### Recorded information:
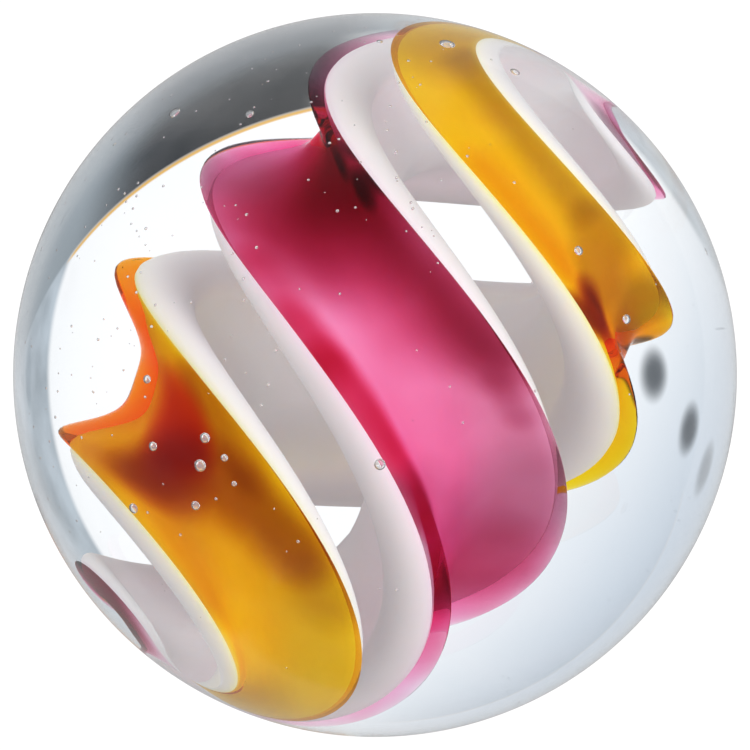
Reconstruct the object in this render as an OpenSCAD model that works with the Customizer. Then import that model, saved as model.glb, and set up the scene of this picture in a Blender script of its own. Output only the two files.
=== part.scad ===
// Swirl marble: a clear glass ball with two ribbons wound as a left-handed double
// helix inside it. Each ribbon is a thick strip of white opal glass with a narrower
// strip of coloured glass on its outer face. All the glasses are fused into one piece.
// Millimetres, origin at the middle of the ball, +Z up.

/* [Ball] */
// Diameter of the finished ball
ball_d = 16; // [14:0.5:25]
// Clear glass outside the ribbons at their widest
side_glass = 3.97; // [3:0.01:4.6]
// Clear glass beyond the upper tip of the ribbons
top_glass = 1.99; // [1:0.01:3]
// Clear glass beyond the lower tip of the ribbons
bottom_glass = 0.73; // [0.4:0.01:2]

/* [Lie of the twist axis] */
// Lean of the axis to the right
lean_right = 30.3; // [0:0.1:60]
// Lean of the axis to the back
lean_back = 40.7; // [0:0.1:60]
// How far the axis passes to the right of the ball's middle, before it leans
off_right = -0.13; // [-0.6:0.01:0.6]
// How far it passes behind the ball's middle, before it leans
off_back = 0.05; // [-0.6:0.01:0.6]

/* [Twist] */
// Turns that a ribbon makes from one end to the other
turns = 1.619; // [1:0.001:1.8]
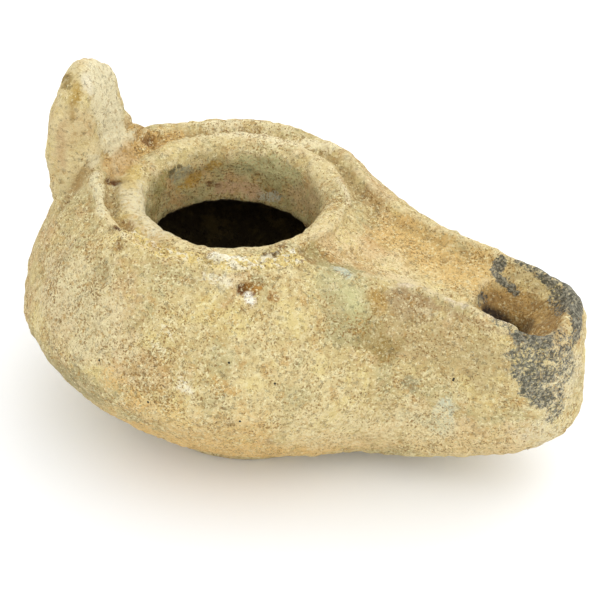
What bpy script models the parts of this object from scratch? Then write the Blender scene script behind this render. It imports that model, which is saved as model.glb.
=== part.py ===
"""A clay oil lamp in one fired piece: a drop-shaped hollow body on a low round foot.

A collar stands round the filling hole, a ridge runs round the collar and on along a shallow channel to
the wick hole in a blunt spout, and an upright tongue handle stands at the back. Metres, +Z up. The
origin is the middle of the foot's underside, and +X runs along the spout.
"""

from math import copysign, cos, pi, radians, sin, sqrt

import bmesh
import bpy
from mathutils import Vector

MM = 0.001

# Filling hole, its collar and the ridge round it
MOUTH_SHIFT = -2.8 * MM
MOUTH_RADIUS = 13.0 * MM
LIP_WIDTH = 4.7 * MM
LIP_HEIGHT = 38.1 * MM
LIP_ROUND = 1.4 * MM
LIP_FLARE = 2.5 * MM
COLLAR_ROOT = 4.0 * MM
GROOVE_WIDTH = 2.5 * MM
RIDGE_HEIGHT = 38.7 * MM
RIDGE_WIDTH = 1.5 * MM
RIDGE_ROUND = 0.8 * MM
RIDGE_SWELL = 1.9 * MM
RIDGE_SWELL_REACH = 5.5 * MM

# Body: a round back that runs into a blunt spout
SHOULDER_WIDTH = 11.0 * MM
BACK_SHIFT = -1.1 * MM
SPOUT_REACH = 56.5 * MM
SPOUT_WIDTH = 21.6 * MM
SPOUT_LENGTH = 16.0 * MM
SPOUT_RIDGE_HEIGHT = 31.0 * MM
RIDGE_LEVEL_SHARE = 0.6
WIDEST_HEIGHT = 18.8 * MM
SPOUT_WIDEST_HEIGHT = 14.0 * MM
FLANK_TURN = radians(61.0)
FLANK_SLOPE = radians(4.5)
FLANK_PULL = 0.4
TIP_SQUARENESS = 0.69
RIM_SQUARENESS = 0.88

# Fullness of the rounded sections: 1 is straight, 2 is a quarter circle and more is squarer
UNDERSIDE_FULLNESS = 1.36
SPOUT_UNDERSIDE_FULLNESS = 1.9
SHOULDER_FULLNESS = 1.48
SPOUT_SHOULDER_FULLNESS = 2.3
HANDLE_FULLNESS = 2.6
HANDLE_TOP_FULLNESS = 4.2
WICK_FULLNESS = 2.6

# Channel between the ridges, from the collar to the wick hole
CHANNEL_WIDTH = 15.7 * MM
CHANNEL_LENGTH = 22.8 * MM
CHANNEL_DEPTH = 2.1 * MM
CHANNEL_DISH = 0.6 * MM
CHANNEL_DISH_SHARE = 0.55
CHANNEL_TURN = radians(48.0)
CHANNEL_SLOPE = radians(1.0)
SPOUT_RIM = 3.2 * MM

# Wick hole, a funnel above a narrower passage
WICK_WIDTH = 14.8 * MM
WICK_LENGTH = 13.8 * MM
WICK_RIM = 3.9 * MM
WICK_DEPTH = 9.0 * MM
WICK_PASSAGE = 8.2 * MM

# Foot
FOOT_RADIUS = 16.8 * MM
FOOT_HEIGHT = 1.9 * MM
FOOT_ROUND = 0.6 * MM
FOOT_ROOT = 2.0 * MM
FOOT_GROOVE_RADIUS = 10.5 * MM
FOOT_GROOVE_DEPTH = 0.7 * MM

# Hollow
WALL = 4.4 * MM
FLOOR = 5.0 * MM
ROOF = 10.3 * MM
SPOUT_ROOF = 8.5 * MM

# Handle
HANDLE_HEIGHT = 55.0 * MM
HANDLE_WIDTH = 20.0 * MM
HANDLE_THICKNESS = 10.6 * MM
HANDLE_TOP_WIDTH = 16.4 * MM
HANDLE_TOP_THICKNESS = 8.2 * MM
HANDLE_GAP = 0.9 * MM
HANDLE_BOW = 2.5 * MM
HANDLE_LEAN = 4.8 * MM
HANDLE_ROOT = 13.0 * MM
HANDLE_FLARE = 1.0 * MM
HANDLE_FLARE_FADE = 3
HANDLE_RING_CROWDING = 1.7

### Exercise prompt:
Please output every record, keeping each line exact.

### Exercise solution:
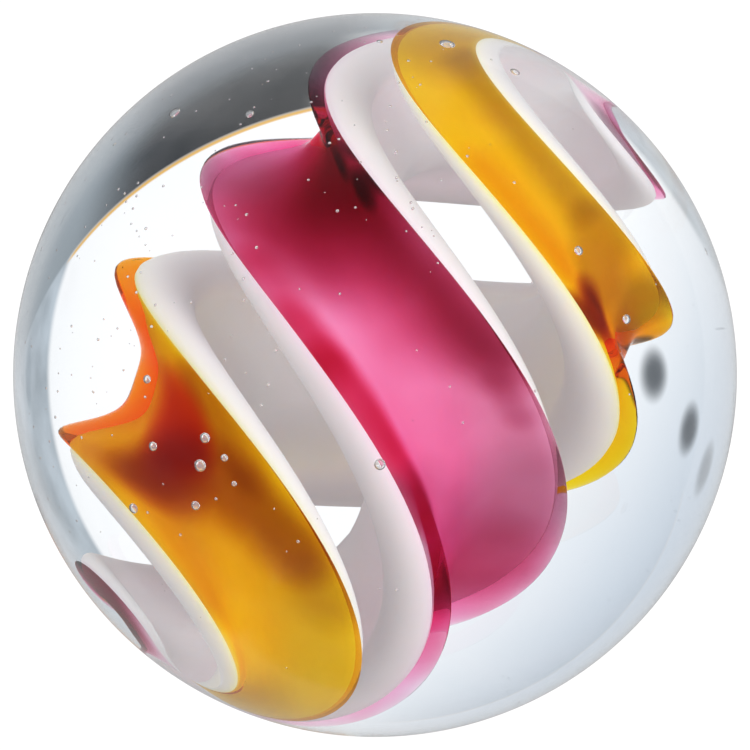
Reconstruct the object in this render as an OpenSCAD model that works with the Customizer. Then import that model, saved as model.glb, and set up the scene of this picture in a Blender script of its own. Output only the two files.
=== part.scad ===
// Swirl marble: a clear glass ball with two ribbons wound as a left-handed double
// helix inside it. Each ribbon is a thick strip of white opal glass with a narrower
// strip of coloured glass on its outer face. All the glasses are fused into one piece.
// Millimetres, origin at the middle of the ball, +Z up.

/* [Ball] */
// Diameter of the finished ball
ball_d = 16; // [14:0.5:25]
// Clear glass outside the ribbons at their widest
side_glass = 3.97; // [3:0.01:4.6]
// Clear glass beyond the upper tip of the ribbons
top_glass = 1.99; // [1:0.01:3]
// Clear glass beyond the lower tip of the ribbons
bottom_glass = 0.73; // [0.4:0.01:2]

/* [Lie of the twist axis] */
// Lean of the axis to the right
lean_right = 30.3; // [0:0.1:60]
// Lean of the axis to the back
lean_back = 40.7; // [0:0.1:60]
// How far the axis passes to the right of the ball's middle, before it leans
off_right = -0.13; // [-0.6:0.01:0.6]
// How far it passes behind the ball's middle, before it leans
off_back = 0.05; // [-0.6:0.01:0.6]

/* [Twist] */
// Turns that a ribbon makes from one end to the other
turns = 1.619; // [1:0.001:1.8]
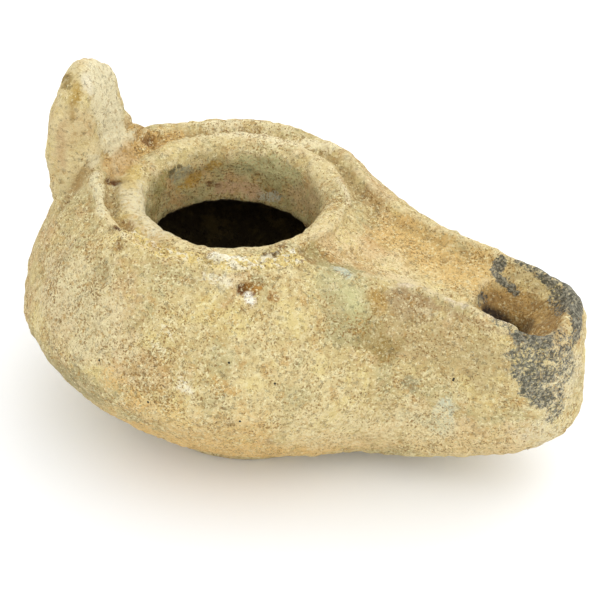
What bpy script models the parts of this object from scratch? Then write the Blender scene script behind this render. It imports that model, which is saved as model.glb.
=== part.py ===
"""A clay oil lamp in one fired piece: a drop-shaped hollow body on a low round foot.

A collar stands round the filling hole, a ridge runs round the collar and on along a shallow channel to
the wick hole in a blunt spout, and an upright tongue handle stands at the back. Metres, +Z up. The
origin is the middle of the foot's underside, and +X runs along the spout.
"""

from math import copysign, cos, pi, radians, sin, sqrt

import bmesh
import bpy
from mathutils import Vector

MM = 0.001

# Filling hole, its collar and the ridge round it
MOUTH_SHIFT = -2.8 * MM
MOUTH_RADIUS = 13.0 * MM
LIP_WIDTH = 4.7 * MM
LIP_HEIGHT = 38.1 * MM
LIP_ROUND = 1.4 * MM
LIP_FLARE = 2.5 * MM
COLLAR_ROOT = 4.0 * MM
GROOVE_WIDTH = 2.5 * MM
RIDGE_HEIGHT = 38.7 * MM
RIDGE_WIDTH = 1.5 * MM
RIDGE_ROUND = 0.8 * MM
RIDGE_SWELL = 1.9 * MM
RIDGE_SWELL_REACH = 5.5 * MM

# Body: a round back that runs into a blunt spout
SHOULDER_WIDTH = 11.0 * MM
BACK_SHIFT = -1.1 * MM
SPOUT_REACH = 56.5 * MM
SPOUT_WIDTH = 21.6 * MM
SPOUT_LENGTH = 16.0 * MM
SPOUT_RIDGE_HEIGHT = 31.0 * MM
RIDGE_LEVEL_SHARE = 0.6
WIDEST_HEIGHT = 18.8 * MM
SPOUT_WIDEST_HEIGHT = 14.0 * MM
FLANK_TURN = radians(61.0)
FLANK_SLOPE = radians(4.5)
FLANK_PULL = 0.4
TIP_SQUARENESS = 0.69
RIM_SQUARENESS = 0.88

# Fullness of the rounded sections: 1 is straight, 2 is a quarter circle and more is squarer
UNDERSIDE_FULLNESS = 1.36
SPOUT_UNDERSIDE_FULLNESS = 1.9
SHOULDER_FULLNESS = 1.48
SPOUT_SHOULDER_FULLNESS = 2.3
HANDLE_FULLNESS = 2.6
HANDLE_TOP_FULLNESS = 4.2
WICK_FULLNESS = 2.6

# Channel between the ridges, from the collar to the wick hole
CHANNEL_WIDTH = 15.7 * MM
CHANNEL_LENGTH = 22.8 * MM
CHANNEL_DEPTH = 2.1 * MM
CHANNEL_DISH = 0.6 * MM
CHANNEL_DISH_SHARE = 0.55
CHANNEL_TURN = radians(48.0)
CHANNEL_SLOPE = radians(1.0)
SPOUT_RIM = 3.2 * MM

# Wick hole, a funnel above a narrower passage
WICK_WIDTH = 14.8 * MM
WICK_LENGTH = 13.8 * MM
WICK_RIM = 3.9 * MM
WICK_DEPTH = 9.0 * MM
WICK_PASSAGE = 8.2 * MM

# Foot
FOOT_RADIUS = 16.8 * MM
FOOT_HEIGHT = 1.9 * MM
FOOT_ROUND = 0.6 * MM
FOOT_ROOT = 2.0 * MM
FOOT_GROOVE_RADIUS = 10.5 * MM
FOOT_GROOVE_DEPTH = 0.7 * MM

# Hollow
WALL = 4.4 * MM
FLOOR = 5.0 * MM
ROOF = 10.3 * MM
SPOUT_ROOF = 8.5 * MM

# Handle
HANDLE_HEIGHT = 55.0 * MM
HANDLE_WIDTH = 20.0 * MM
HANDLE_THICKNESS = 10.6 * MM
HANDLE_TOP_WIDTH = 16.4 * MM
HANDLE_TOP_THICKNESS = 8.2 * MM
HANDLE_GAP = 0.9 * MM
HANDLE_BOW = 2.5 * MM
HANDLE_LEAN = 4.8 * MM
HANDLE_ROOT = 13.0 * MM
HANDLE_FLARE = 1.0 * MM
HANDLE_FLARE_FADE = 3
HANDLE_RING_CROWDING = 1.7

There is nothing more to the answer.